Why are Backup’s STILL So Complicated? Is it not 2013?

by Robert Payne on January 16, 2013

Before I moved into marketing (or to the dark side, as my former colleagues in sales call it) I worked in sales for 2+ years with PHD Virtual. I was constantly amazed at how much pain backups were causing folks. That was obviously a good thing for me, since I was selling backup software, but it still made me wonder: Of all the sophisticated processes going on in an IT department at any given time, data backup is one of the most challenging?

From my perspective, backup should be an afterthought. Not in the sense that you shouldn’t worry about it. But you should take a small amount of time, find the solution that works best for you, implement it, and be done with it. Move on. Focus on cooler projects related to helping your organization run better, helping users work more efficiently, making it easier for customers to connect with you. etc.

My grandparents used to say “Children should be seen, but not heard.” That’s how I feel about backup solutions. They should be there. They should be doing their job. But they shouldn’t be causing you headaches day in and day out. That’s just nonsense.

Back in the day when we just had physical servers, it was a lot easier. Slap an agent on the box, back the files up every night, and if you lost the server, setup another one and restore your files. Sure a lot of times you actually had to order another box from the manufacturer, and wait for that to arrive, but that type of downtime was acceptable in those days.

Not today. SLA’s creep ever closer 5-9 (99.999%). Users are accustomed to continuous connectivity. What’s the first thing you do when you wake up? Or last thing before bed? Or even in the bathroom? If you said check your smartphone you’re in the growing majority. There’s even research being published about technology and internet “addiction.” Take a look at what this article from News Week July 2012 had to say about the issue:

Recently it became possible to observe how Web use rewires the brain. In 2008 Gary Small, the head of UCLA’s Memory and Aging Research Center, was the first to document changes in the brain as a result of even moderate Internet use. He rounded up 24 people, half of them experienced Web users, half of them newbies, and he passed them each through a brain scanner. The difference was striking, with the Web users displaying fundamentally altered prefrontal cortexes. But the real surprise was what happened next. The novices went away for a week, and were asked to spend a total of five hours online and then return for another scan. “The naive subjects had already rewired their brains,” he later wrote, musing darkly about what might happen when we spend more time online.

The brains of Internet addicts, it turns out, look like the brains of drug and alcohol addicts.

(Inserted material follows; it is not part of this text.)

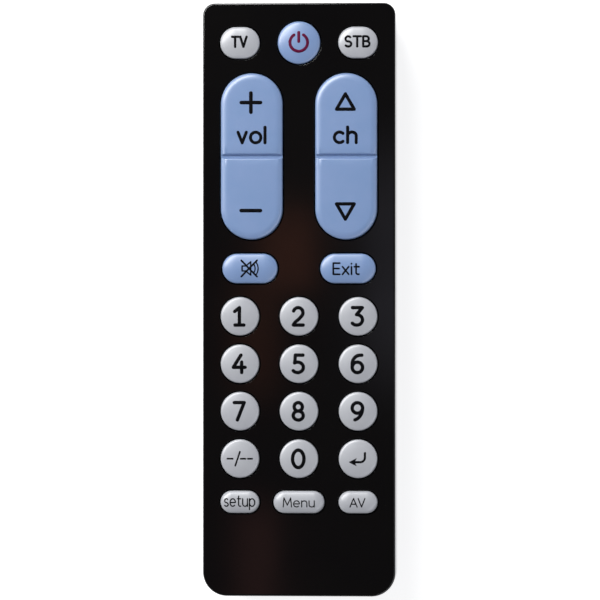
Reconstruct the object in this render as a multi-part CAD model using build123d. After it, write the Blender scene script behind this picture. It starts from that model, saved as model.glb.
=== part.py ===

In a study published in January 2012, Chinese researchers found “abnormal white matter”—essentially extra nerve cells built for speed—in the areas charged with attention, control, and executive function. A parallel study found similar changes in the brains of videogame addicts. And both studies come on the heels of other Chinese results that link Internet addiction to “structural abnormalities in gray matter,” namely shrinkage of 10 to 20 percent in the area of the brain responsible for processing of speech, memory, motor control, emotion, sensory, and other information. And worse, the shrinkage never stopped: the more time online, the more the brain showed signs of “atrophy.”

(SOURCE: http://www.thedailybeast.com/newsweek/2012/07/08/is-the-internet-making-us-crazy-what-the-new-research-says.html)

So yea… downtime in 2013 – NOT ACCEPTABLE. Today, if something goes down, it needs to be back up.. Yesterday. And if your backup software is complicated as heck to use, how easy is it going to be to recover, quickly?

The #1 question I ask as many PHD customers as I can is – why did you buy our software? You probably looked at no less than 3 competitors.. what made us the winner? And you know what they say? Well, I’ll let them tell you:

From Charles Congema with WH Brownyard Corp:

“At the end of the day, I don’t need my backup solution to make me coffee. Just be reliable and be easy to use. PHD Virtual backup does that; it just works, it just runs, and you can’t say that about every product.”